I early retired in April at age 49. I was just a couple weeks short of my 50th birthday and so I felt like I was ‘buying’ an extra 10 years of my life (without work). With a reasonable degree of success in my career I decided to put TIME ahead of banking more money and more material things.
So far things have been going great, but for those of you who haven’t made the leap yet, I thought I would try to put a price tag on what those extra 10 years really cost for early retirement.
Using the trusty FIREcalc.com website, I created two scenarios. Plan A “Allen” retires at a traditional age 60, and enjoys a $75K/year spending in retirement. Plan B “Bob” wants the same spending in retirement, but also wants to retire at age 50.
In this example, Bob ‘buys’ himself 10 years of work-free early retirement. According to FIREcalc, to reach the same probability of not running out of money (95%), this means Bob’s retirement nest egg needs to be 9% more than Allen (+$175K):
Assuming that Bob has worked 25+ years in his career before he retired, he could have covered the early retirement premium he needed by just saving about $5K more a year and investing it with the rest of his retirement savings to reach $175K.
While this covers the spending needs that Bob will have in early retirement, there is one other big spending item that he will have to save for: health insurance. How much this is will depend on Bob’s family situation – how many people are being covered and what kind of policy he chooses to get.
In our situation, we are paying about $900 a month for coverage (up from the $100 we paid when I worked for MegaCorp). This works out to about $10K a year additional that Bob needs to save (although there are some minor work expenses that will go away).
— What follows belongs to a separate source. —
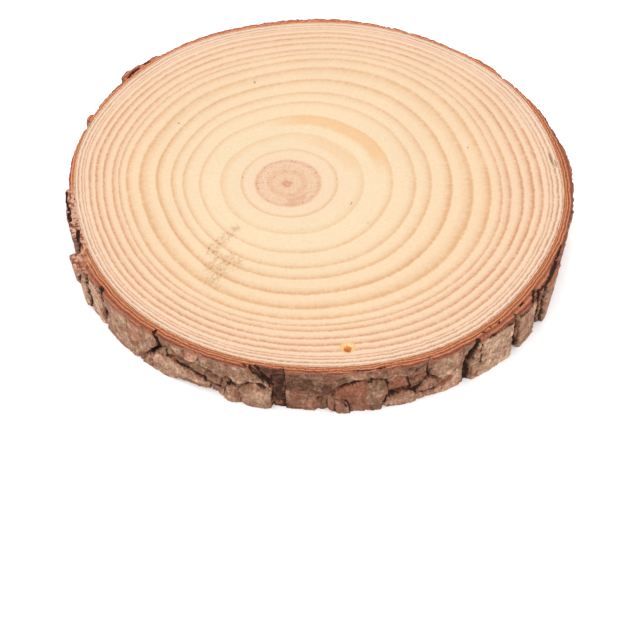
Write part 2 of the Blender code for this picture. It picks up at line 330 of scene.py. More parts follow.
# Orange arcs of compression wood: angles it runs between, shares it lies between, strength
ARCS = (
    (14, 98, 0.345, 0.402, 0.75),
    (18, 78, 0.235, 0.285, 0.40),
    (100, 200, 0.262, 0.292, 0.22),
)
ARC_COLOUR = (251, 200, 146)

# Grey-brown stains that run out along the rays: angle, half width in degrees, from, to, strength
STAINS = (
    (-128.6, 5.0, 0.330, 0.565, 0.80),
    (-119.6, 4.0, 0.485, 0.690, 0.75),
    (-115.0, 3.4, 0.495, 0.565, 0.70),
    (-124.0, 3.2, 0.515, 0.645, 0.60),
)
STAIN_COLOUR = (224, 176, 130)
STAIN_SPECKS = (170, 118, 82)

# Small dark marks: angle, share, half length round the ring in degrees, half width, strength
MARKS = (
    (-27.5, 0.274, 2.6, 0.0034, 0.75),
    (-80.0, 0.269, 3.0, 0.0026, 0.40),
    (171.5, 0.193, 1.6, 0.0060, 0.60),
    (13.5, 0.722, 0.6, 0.0060, 0.55),
    (110.0, 0.657, 0.6, 0.0120, 0.60),
    (148.5, 0.652, 0.6, 0.0100, 0.55),
    (3.2, 0.977, 3.4, 0.0060, 0.80),
    (1.6, 0.989, 2.2, 0.0045, 0.70),
    (-39.5, 0.379, 0.7, 0.0050, 0.35),
)
MARK_COLOUR = (150, 108, 80)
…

I would say that for one to reach their goal of early retirement (including paying extra for health insurance), they need to save about 15% more during the course of their career. The trick, of course is that you need to get 15% more in 10 less years. The key here is to start early so that you aren’t already 10 years into your career before you lean into big savings.
If that’s too difficult, another way to think about this is could you SPEND 15% less when you buy a new house, new car, or other purchases to enable the savings? Or could you just spend less in early retirement? Bob might say instead of spending $75K/year in retirement like Allen, he would be just as happy spending $65K a year and not have to save ANY more than Allen. They would have the same level of FIREcalc confidence at 95%, adjusting already for the health insurance difference.
My opinion is that early retirement is within reach of far more people than actually do it. We save what we are “supposed to” for a traditional age 60-65 retirement and don’t realize how close we are to retiring as early as 50.
The keys to achieving this vision are SAVING EARLY and keeping focused on what your goal is. Let me tell you – after 4 months of early retirement myself – you are going to want this!